The chief of these American branches was G. Amsinck & Company, operating as commission merchants and private bankers. The head of this concern was Adolf Pavenstedt, an accomplished man of the world, a shrewd banker, and under the iron discipline of the Kaiser’s military organization. Pavenstedt lived at the German Club in Central Park South, in New York, took his vacations in Cuba in the winter and the Berkshires in the summer, was received in the best society in New York, passed easily in Wall Street as a man of large personal fortune and of sound business judgment—altogether a characteristic German hypocrite and government agent acting under Dr. Albert and Bernstorff. He was a paymaster of Germany’s nation-wide organization to control our industrial life, to spy out our military plans, and to keep us powerless against the day when Prussia should be ready to sweep the world. He was also the financial go-between in the Bolo Pasha case. Fortunately, he has now long been a resident of an Army internment camp.

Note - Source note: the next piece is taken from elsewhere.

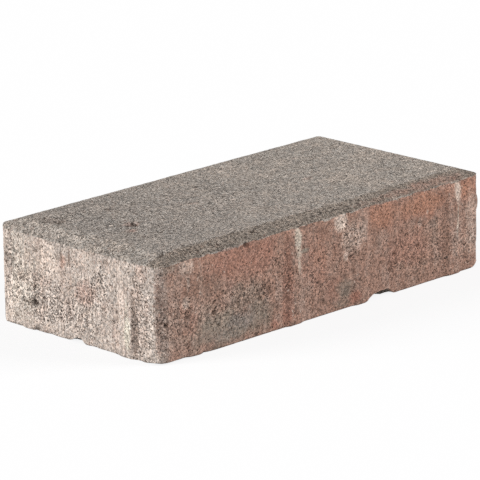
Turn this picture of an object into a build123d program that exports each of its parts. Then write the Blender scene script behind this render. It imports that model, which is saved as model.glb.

Two years ago the Government indicted Dr. Scheele for his part in the incendiary bomb plot. The details of this fiendish device will be given later in the story. Dr. Scheele was forewarned of probable detection on the 31st of March, 1916, by a special-delivery letter telling him to see Wolf von Igel immediately at 60 Wall Street in New York. Von Igel told him to start for Cuba by the next train. Dr. Scheele feared that such a precipitate flight would expose him to certain arrest. Hence, he violated his instruction and went south to Jacksonville by easy stages. There he called upon one Sperber, the editor of the Florida Deutsche Staatszeitung, who warned him not to sail from Key West, as that port was being watched both by our officers and by the British cruisers outside the three-mile limit. Sperber gave Dr. Scheele letters of introduction and credentials under the name of W. T. Rheinfelder, to act as a correspondent for his paper. He supplied him also with fake calling cards and other forged documents, establishing him in his rôle. Still fearing to leave for Cuba, he waited.